Let’s be merry.
Good my lord cardinal, I have a half a dozen healths
To drink to these fair ladies.

Malmsey (pronounced by Shakespeare to be ‘fulsom’) competed with sack to be the favourite drink of the period; it was the only sweet wine specified in the ordinances of the household of Henry VIII. Malmsey was a strangely generic term for sweet wines from almost every vine-growing district. Candia, Chios, Lesbos, Tenedos, Tyre, Italy, Greece, Spain, all yielding the Malmsey, which we found to have proved so fatal to

Maudlin Clarence in his Malmsey butt.

Some believe it to have been first made at Napoli de Malvasia, in the Morea. Certainly the principal part of that which was so extensively imported in the middle ages came from the Archipelago. When subject to Venetian rule Candia and Cyprus supplied Europe with their finest wines, the former island alone being said to have exported 200,000 casks of Malmsey annually.

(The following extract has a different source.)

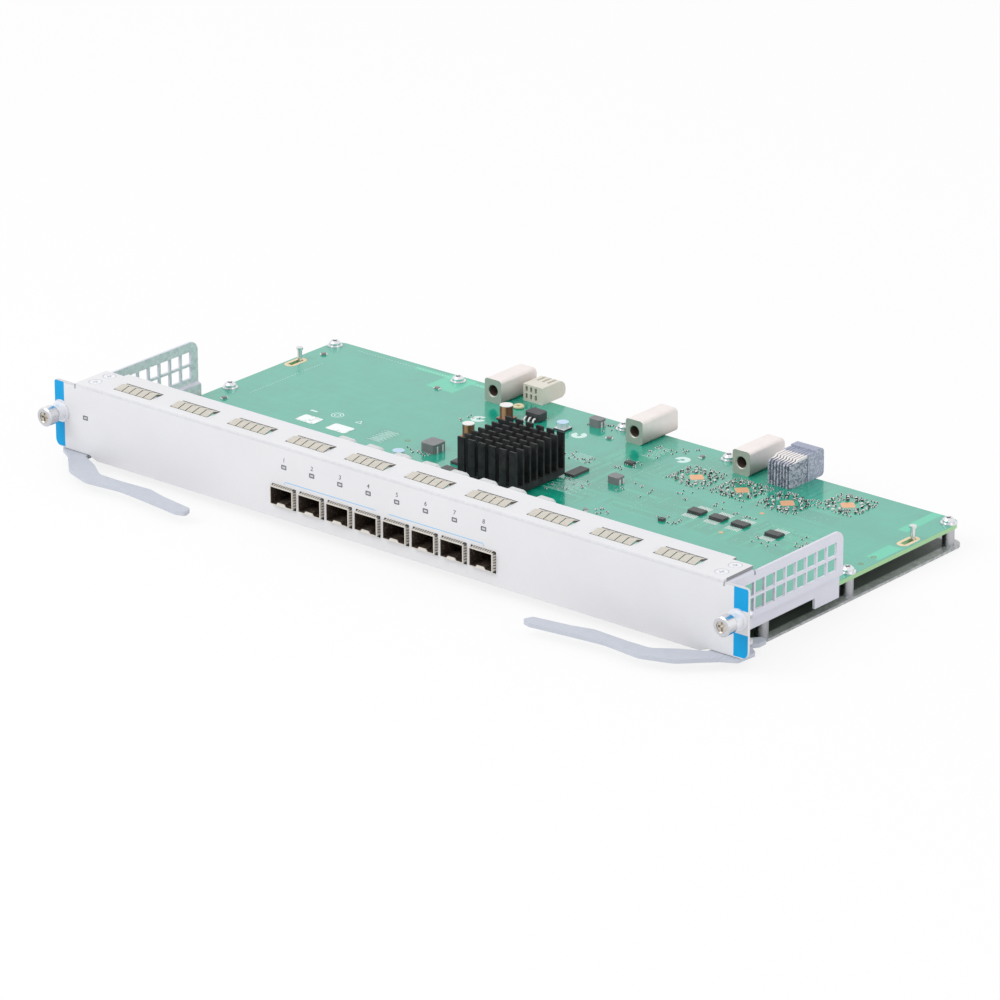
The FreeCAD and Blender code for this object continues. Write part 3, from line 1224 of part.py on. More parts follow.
def signalConnector():
    """Backplane signal connector: wafers side by side, held by a housing with a round rear top."""
    left = "(Dims.signal_place - Dims.signal_width / 2)"
    front = "(%s + Dims.signal_front)" % face
    split = "(%s + Dims.wafer_length)" % front
    body = newBody("signal_housing")
    side = newSketch(body, "SignalSide", "YZ_Plane", left)
    rear = front + " + Dims.signal_length"
    step = "0.42 * (Dims.signal_length - Dims.wafer_length)"
    outline(side, [
        (split, boardTop),
        (rear, boardTop),
        (rear, boardTop + " + Dims.signal_height"),
        (split + " + " + step, boardTop + " + Dims.signal_height"),
        (split + " + " + step, boardTop + " + 0.95 * Dims.signal_height"),
        (split, boardTop + " + 0.95 * Dims.signal_height"),
    ])
    pad(body, "SignalBlock", side, dim("signal_width"))
    back = num(rear)
    top = num(boardTop + " + Dims.signal_height")
    low = num(boardTop)
    dress(body, "Fillet", "SignalCrown", "0.2 * Dims.signal_height", lambda e: isLine(e, y=back, z=top))
    dress(body, "Fillet", "SignalChin", "0.14 * Dims.signal_height", lambda e: isLine(e, y=back, z=low))
    ribs = newSketch(body, "SignalRibs", "XY_Plane", boardTop + " + 0.95 * Dims.signal_height")
    for k in range(int(num(dim("wafer_count"))) - 1):
        place = "%s + %d * Dims.signal_width / Dims.wafer_count - 0.2" % (left, k + 1)
        rectangle(ribs, place, split, "0.4", step)
    pocket(body, "SignalRibCut", ribs, "0.6")

    wafers = []
    pitch = num("Dims.signal_width / Dims.wafer_count")
    thick = num(dim("wafer_thick"))
    start = num(front)
    height = num(dim("signal_height"))
    length = num(dim("wafer_length"))
    for k in range(int(num(dim("wafer_count")))):
        x = num(left) + (k + 0.5) * pitch - thick / 2
        rim = [(0, 0), (length, 0), (length, 0.93 * height), (0.45 * length, 0.93 * height),
               (0.4 * length, 0.86 * height), (0.06 * length, 0.84 * height), (0, 0.76 * height)]
        points = [FreeCAD.Vector(x, start + y, low + z) for y, z in rim]
        wafers.append(Part.Face(Part.makePolygon(points + points[:1])).extrude(FreeCAD.Vector(thick, 0, 0)))
    group("signal_wafers", wafers)


def processorAndSink():
    """Processor package with the pin heat sink on it."""
    x = "Dims.sink_place"
    y = "(%s + Dims.sink_setback)" % face
    keep(box("processor", x + " - Dims.processor_size / 2", y + " - Dims.processor_size / 2", boardTop,
             dim("processor_size"), dim("processor_size"), dim("processor_thick")), "processor")
    body = newBody("heat_sink")
    low = "(%s + Dims.processor_thick)" % boardTop
    base = newSketch(body, "SinkBase", "XY_Plane", low)
    left = "(%s - Dims.sink_width / 2)" % x
    front = "(%s - Dims.sink_length / 2)" % y
    rectangle(base, left, front, dim("sink_width"), dim("sink_length"))
    pad(body, "SinkPlate", base, dim("sink_height"))
    columnGap = "((Dims.sink_width - Dims.pin_columns * Dims.pin_width) / (Dims.pin_columns - 1))"
    rowGap = "((Dims.sink_length - Dims.pin_rows * Dims.pin_thick) / (Dims.pin_rows - 1))"
    crown = "%s + Dims.sink_height" % low
    depth = "Dims.sink_height - Dims.sink_base"
    along = newSketch(body, "SinkColumnGap", "XY_Plane", crown)
    rectangle(along, left + " + Dims.pin_width", front, columnGap, dim("sink_length"))
    column = pocket(body, "SinkColumnCut", along, depth)
    repeat(body, "SinkColumns", column, along, "H_Axis",
           "(Dims.pin_width + %s)" % columnGap, "(Dims.pin_columns - 1)")
    across = newSketch(body, "SinkRowGap", "XY_Plane", crown)
    rectangle(across, left, front + " + Dims.pin_thick", dim("sink_width"), rowGap)
    row = pocket(body, "SinkRowCut", across, depth)
    repeat(body, "SinkRows", row, across, "V_Axis", "(Dims.pin_thick + %s)" % rowGap, "(Dims.pin_rows - 1)")


def groundPins():
    """Upright grounding pins at the rear end of the board's slots."""
    pins = []
    for side in (-1, 1):
        x = side * num(dim("slot_place"))
        y = num(face + " + Dims.slot_centre + Dims.board_slot_length / 2 - Dims.ground_pin / 2") - 0.05
        spot = FreeCAD.Vector(x, y, num(boardLow))
        tall = num(dim("ground_pin_height")) + num(dim("board_thick"))
        pin = Part.makeCylinder(num(dim("ground_pin")) / 2, tall, spot)
        headTall = num(dim("ground_head_height"))
        seat = spot + FreeCAD.Vector(0, 0, tall - headTall)
        head = Part.makeCylinder(num(dim("ground_head")) / 2, headTall, seat)
        pins.append(pin.fuse(head).removeSplitter())
    group("ground_pins", pins)


# Parts on the board: (from the middle, from the face, length along X, width along Y, height).
inductorSpots = [(-53.3, 94.4, 8.2, 8.6, 4.4), (-15.6, 166.4, 6.8, 5.0, 3.8), (36, 115.8, 6.4, 5.4, 3.4)]
transformerSpot = (-42.6, 155, 8.6, 6.6, 3.6)
canSpots = [(-51.3, 116.9, 5.6, 7.2), (-53.3, 146.4, 6.2, 7.2), (-59.8, 77.8, 5.6, 3.4),
            (-25, 152.8, 5.6, 3.7)]
flatSpots = [(15, 113.9, 5.2, 11.2), (-33, 89.6, 7.4, 5.6), (-31, 79.6, 7.4, 4.8), (26.4, 137.8, 4.2, 3.2),
             (80.5, 92.6, 2.8, 2.2)]
outlineSpots = [(86.5, 110.3), (98.5, 110.3), (110.7, 110.3), (129.3, 110.3)]
clusterSpots = [(59.8, 143.5), (84.8, 144.1), (110.6, 144), (133, 159.3)]
# Rings of a cluster: (radius, chip capacitors in the ring), by their names on the sheet.
clusterRings = [("ring_inner", "ring_inner_count"), ("ring_outer", "ring_outer_count")]


def boardParts():
    """Inductors, transformer, capacitor cans, chips and the rings of chip capacitors."""
    front = num(face)
    top = num(boardTop)
    coils = [block(x, front + y, top, a, b, c) for x, y, a, b, c in inductorSpots]
    group("power_inductors", [chamfered(coil) for coil in coils])

    x, y, a, b, c = transformerSpot
    pulse = chamfered(block(x, front + y, top + num(dim("pulse_lift")), a, b, c))
    leadWide = num(dim("pulse_lead"))
    leadOut = num(dim("pulse_lead_out"))
    for k in (-1, 0, 1):
        pulse = pulse.fuse(block(x + 0.3 * a * k, front + y - b / 2, top, leadWide, leadOut, 0.7 * c))
    group("pulse_transformer", [pulse.removeSplitter()])

    cans = []
    footTall = num(dim("can_foot"))
    rim = 2 * num(dim("can_foot_rim"))
    for x, y, size, tall in canSpots:
        foot = block(x, front + y, top, size + rim, size + rim, footTall)
        can = Part.makeCylinder(size / 2, tall - footTall, FreeCAD.Vector(x, front + y, top + footTall))
        cans.append(foot.fuse(can).removeSplitter())
    group("capacitor_cans", cans)
    flat = num(dim("flat_thick"))
    group("flat_chips", [block(x, front + y, top, a, b, flat) for x, y, a, b in flatSpots])

    chips = []
    bodySize = [num(dim(name)) for name in ("chip_length", "chip_width", "chip_thick")]
    leadSize = [num(dim(name)) for name in ("lead_width", "lead_span", "lead_thick")]
    count = int(num(dim("chip_leads")))
    for x, y in outlineSpots:
        chip = block(x, front + y, top + num(dim("chip_lift")), *bodySize)
        for k in range(count):
            lead = x + (k - (count - 1) / 2) * num(dim("chip_pitch"))
            chip = chip.fuse(block(lead, front + y, top, *leadSize))
        chips.append(chip.removeSplitter())
    group("small_outline_chips", chips)

    caps = []
    capSize = [num(dim(name)) for name in ("cap_width", "cap_length", "cap_thick")]
    rings = [(num(dim(radius)), int(num(dim(count)))) for radius, count in clusterRings]
    for x, y in clusterSpots:
        for ring, count in rings:
            for k in range(count):
                angle = 2 * math.pi * (k + 0.5) / count
                across = ring * math.cos(angle)
                back = 0.9 * ring * math.sin(angle)
                caps.append(block(x + across, front + y + back, top, *capSize))
    group("chip_capacitors", caps)


def chamfered(solid):
    """Bevels the upright edges of a block."""
    upright = [edge for edge in solid.Edges if abs(edge.tangentAt(edge.FirstParameter).z) > 0.9]
    return solid.makeChamfer(num(dim("part_bevel")), upright)


frontPanel()
sideBracket("side_bracket_left", -1)
sideBracket("side_bracket_right", 1)
basePlate()
circuitBoard()
standoffsAndScrews()
flushScrews()
cages()
lightPipes()
gasketStrips()
ejectorLever("ejector_lever_left", -1)
ejectorLever("ejector_lever_right", 1)
captiveScrew("left", -1)
captiveScrew("right", 1)
guideBlock("guide_block_1", dim("guide_first"))
guideBlock("guide_block_2", dim("guide_second"))
guideBlock("guide_block_3", dim("guide_third"))
powerConnector()
signalConnector()
processorAndSink()
groundPins()
boardParts()

doc.recompute()
for item in doc.Objects:
    if "Invalid" in item.State or "Error" in item.State:
        raise RuntimeError("failed: " + item.Name)
for piece in nodes:
    if piece.Shape.isNull() or not piece.Shape.isValid():
        raise RuntimeError("no valid shape: " + piece.Label)

os.makedirs("parts", exist_ok=True)
for piece in nodes:
    piece.Shape.exportStep("parts/%s.step" % piece.Label)
print(len(nodes), "sub-parts")
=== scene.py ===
import bpy
import json
import math
import numpy as np
from mathutils import Matrix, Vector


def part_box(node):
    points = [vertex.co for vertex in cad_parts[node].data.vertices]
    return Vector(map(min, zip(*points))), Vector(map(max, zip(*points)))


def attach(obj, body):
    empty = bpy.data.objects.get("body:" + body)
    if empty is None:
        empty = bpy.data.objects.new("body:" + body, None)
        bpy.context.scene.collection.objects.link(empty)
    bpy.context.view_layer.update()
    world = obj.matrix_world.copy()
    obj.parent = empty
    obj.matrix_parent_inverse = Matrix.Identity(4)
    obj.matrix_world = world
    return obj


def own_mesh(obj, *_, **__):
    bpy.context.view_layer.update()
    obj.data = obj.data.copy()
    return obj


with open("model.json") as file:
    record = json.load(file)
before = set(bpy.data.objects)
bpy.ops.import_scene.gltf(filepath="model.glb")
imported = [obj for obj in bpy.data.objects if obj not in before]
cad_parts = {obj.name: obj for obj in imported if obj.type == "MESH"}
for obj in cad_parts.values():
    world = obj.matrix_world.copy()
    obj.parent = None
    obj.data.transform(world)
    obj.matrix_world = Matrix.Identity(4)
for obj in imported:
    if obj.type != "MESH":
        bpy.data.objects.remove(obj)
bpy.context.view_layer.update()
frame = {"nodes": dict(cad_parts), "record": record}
print("frame loaded:", len(frame["nodes"]), "nodes")

mm = 0.001
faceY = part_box("front_panel")[0][1]      # the panel's front face, in metres
film = 0.03                              # a print stands this far off what it is on, in mm


# A node's box as its low and high corner, in mm, with y from the panel's face
def boxOf(node):
    return [np.array(corner) / mm - (0, faceY / mm, 0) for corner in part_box(node)]


def middleOf(node):
    return sum(boxOf(node)) / 2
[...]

Sack is another generic term for sweet wine,[87] and is not of necessity, as Nares describes it, ‘the same wine which is now named sherry;’ a statement which the rest of his own remarks contradict. Thus we find not only sherry-sack, but canary-sack, Malaga-sack, rumney-sack, palm-sack, &c.[88] The derivation of the word is much disputed; the town Xique, and the Spanish saco, a bag, have been suggested; but sack, also written seck, is undoubtedly the French sec, the Latin siccus, dry. It continued a popular wine for another two centuries, as we find from Tom D’Urfey’s ballad on the ‘Virtues of sack’ (1719). Redding states that the term ‘sack’ was applied to sweet and dry wines of canary, Xeres, or Malaga. Vines are said to have been first planted in the Canary Islands in the reign of Charles V., imported thither from the Rhine. Canary was much drunk formerly; the bibbers of it were dubbed ‘canary-birds,’ and the wine ‘canary-sacke.’[89] An old writer growls, ‘sacke is their chosen nectar; they love it better than their own souls; they will never leave off sacke, until they have sackt out all their silver; nay, nor then neither, for they will pawn their crouds for more sacke.’

The following receipt for beer, taken from Arnold’s Chronicle, published in 1521, reminds that by this time hops were in use, ‘ten quarters of malt, 2 of wheat, 2 of oats, with 11lbs. of hops for making 11 barrels of single beer.’ This is the first I can find with hops as an ingredient. The old distich, of which there are two versions,

Hops, reformation, bays, and beer,
Came into England all in one year,

and

Hops and turkeys, carp and beer,
Came into England all in a year,[90]

would fix the introduction of hops to the time of Henry VIII. But there is a difficulty here, inasmuch as the use of this plant in brewing was known long before, and Henry VIII., who interfered in everything from religion to beer-barrels, forbade his subjects to put hops in their ale.